Поездки по партячейкам «своего» уезда (одного из пятнадцати, на которые в те годы была разделена Московская губерния) зимой не доставляли Веритееву удовольствия. За ночь нетопленные вагоны промерзали до последнего шурупчика, пар от дыхания пассажиров клубился в них с утра как дым, оседал на окна и стенки льдистой игольчатой изморозью. К исходу зимы здесь нарастали бугристые снежные шубы, и только там, где люди пытались протаять на окнах круглые смотровые глазки, чтобы не пропустить свою остановку, посверкивало солнце. Да и то лишь когда еле-еле ползущий поезд останавливался у открытых свету дачных платформ. Потом он натужливо трогался, с боков опять надвигались высокие заслоны сосен, состав двигался между ними, как в темной траншее, и все за окнами снова уныло меркло.

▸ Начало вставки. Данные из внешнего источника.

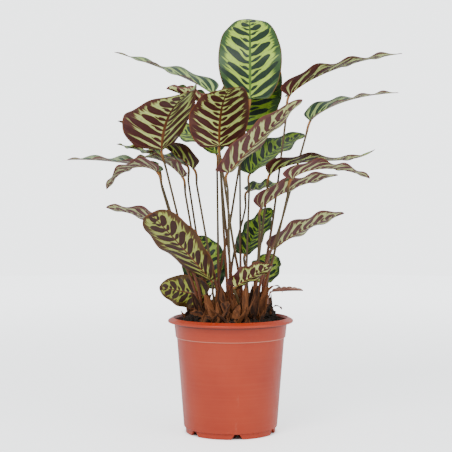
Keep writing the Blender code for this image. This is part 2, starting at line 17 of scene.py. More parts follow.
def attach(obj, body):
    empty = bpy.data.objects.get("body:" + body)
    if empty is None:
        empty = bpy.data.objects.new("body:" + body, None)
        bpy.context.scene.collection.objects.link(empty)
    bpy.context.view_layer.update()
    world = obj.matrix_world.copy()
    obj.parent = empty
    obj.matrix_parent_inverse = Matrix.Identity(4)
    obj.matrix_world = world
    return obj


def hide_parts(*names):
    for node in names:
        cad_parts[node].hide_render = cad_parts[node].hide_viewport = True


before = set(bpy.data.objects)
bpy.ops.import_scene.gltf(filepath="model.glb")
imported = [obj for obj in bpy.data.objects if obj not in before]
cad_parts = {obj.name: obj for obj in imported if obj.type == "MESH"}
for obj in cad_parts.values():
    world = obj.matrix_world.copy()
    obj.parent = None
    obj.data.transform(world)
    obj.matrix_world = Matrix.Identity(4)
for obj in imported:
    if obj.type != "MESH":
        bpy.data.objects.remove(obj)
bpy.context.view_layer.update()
UP = np.array((0.0, 0.0, 1.0))

# Photo and camera
PHOTO_SIDE = 452  # pixels
PHOTO_AXIS = 230.6  # pixel column of the pot's axis
PHOTO_HORIZON = 188.0  # pixel row of the camera's height
FOCAL = 1202.0  # pixels
SENSOR = 36.0  # millimetres
CAMERA_AWAY = 1.63
CAMERA_HEIGHT = 0.331

# Clearances
GAP = 0.0003
PAST = 0.001

# Pot
POT_HEIGHT = 0.156
POT_SIDES = 144
LIP_RADIUS = 0.085
LIP_DROP = 0.0065
LIP_EDGE = 0.0018
LIP_ROUND = 0.0008
LIP_UNDER = 0.0008
LIP_ROOT = 0.0016
MOUTH_FOOT = 0.003
MOUTH_RADIUS = 0.0778
BAND_RADIUS = 0.077
BAND_FOOT_RADIUS = 0.0746
BODY_TOP_RADIUS = 0.073
BODY_FOOT_RADIUS = 0.0635
BAND_FOOT = 0.1295
BAND_STEP = 0.001
WALL = 0.0012
FOOT_RADIUS = 0.061
FOOT_WALL = 0.0032
FOOT_HEIGHT = 0.008
FOOT_STEP = 0.0009
FLOOR_THICKNESS = 0.0016
PAD_RADIUS = 0.012
NOTCHES = 6
NOTCH_TURN = 8.0  # degrees from the front to the first notch
NOTCH_HEIGHT = 0.0068
NOTCH_WIDE = 0.016
NOTCH_NARROW = 0.0066
NOTCH_REACH = 0.005
DRAIN_RADIUS = 0.0045
DRAIN_CIRCLE = 0.045
DRAIN_SIDES = 32
EDGE_ROUND = 0.0007  # radius of the pot's moulded edges
EDGE_STEPS = 4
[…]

Веритеев к такому движению уже привык за те шесть с лишним лет — вначале германской, потом гражданской войны, и особенно за последние три года, когда приходилось по поручению партии мотаться на поездах, в том числе на товарных, то на фронты и подавление мятежей, то на заготовку дров и хлеба для голодной, мерзнущей Москвы, а теперь вот и в подмосковные партячейки. Он даже научился использовать неизбежный и нудный час пути для обдумывания предстоящих дел, чаще всего очередного доклада о международном положении. А выступать с такими докладами теперь приходилось еженедельно по пятницам.